[start of Source excerpt]
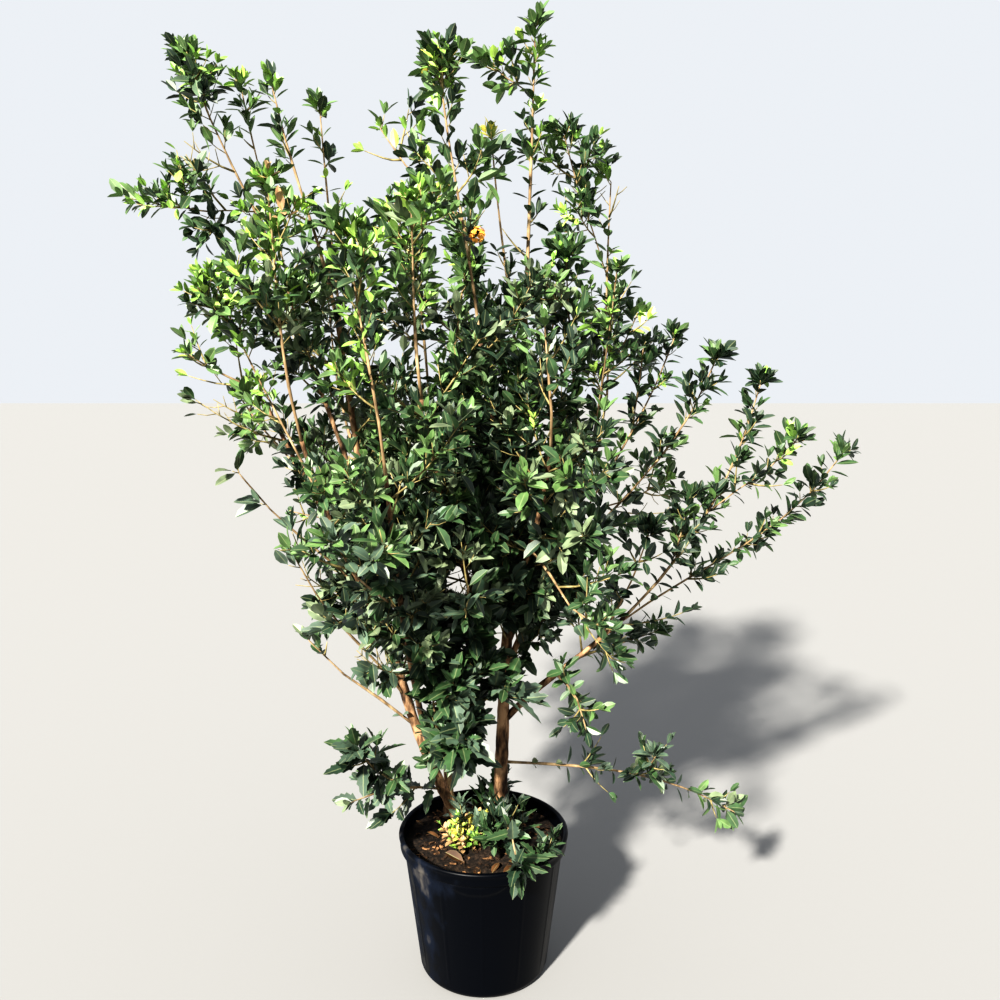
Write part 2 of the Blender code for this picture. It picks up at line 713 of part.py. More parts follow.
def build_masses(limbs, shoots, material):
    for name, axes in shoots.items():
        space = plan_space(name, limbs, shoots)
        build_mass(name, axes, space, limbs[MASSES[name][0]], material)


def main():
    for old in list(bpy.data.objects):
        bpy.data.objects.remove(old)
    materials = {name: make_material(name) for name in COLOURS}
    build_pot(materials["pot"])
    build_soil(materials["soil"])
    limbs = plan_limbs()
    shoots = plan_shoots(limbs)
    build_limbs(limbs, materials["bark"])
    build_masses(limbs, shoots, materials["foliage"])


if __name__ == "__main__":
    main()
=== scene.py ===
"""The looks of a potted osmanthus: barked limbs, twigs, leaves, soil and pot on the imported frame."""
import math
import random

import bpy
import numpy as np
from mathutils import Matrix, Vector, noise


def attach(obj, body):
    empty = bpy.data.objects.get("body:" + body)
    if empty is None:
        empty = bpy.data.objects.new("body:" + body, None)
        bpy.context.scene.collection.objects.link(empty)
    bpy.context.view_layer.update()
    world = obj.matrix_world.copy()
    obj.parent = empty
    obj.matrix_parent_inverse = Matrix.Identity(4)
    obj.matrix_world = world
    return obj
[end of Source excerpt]
Prompt » Only the lines from the line with "shoots = plan_shoots(limbs)" to the line with "obj.parent = empty", inclusive, are to be printed, exactly as they appear.

Task solution »
    shoots = plan_shoots(limbs)
    build_limbs(limbs, materials["bark"])
    build_masses(limbs, shoots, materials["foliage"])


if __name__ == "__main__":
    main()
=== scene.py ===
"""The looks of a potted osmanthus: barked limbs, twigs, leaves, soil and pot on the imported frame."""
import math
import random

import bpy
import numpy as np
from mathutils import Matrix, Vector, noise


def attach(obj, body):
    empty = bpy.data.objects.get("body:" + body)
    if empty is None:
        empty = bpy.data.objects.new("body:" + body, None)
        bpy.context.scene.collection.objects.link(empty)
    bpy.context.view_layer.update()
    world = obj.matrix_world.copy()
    obj.parent = empty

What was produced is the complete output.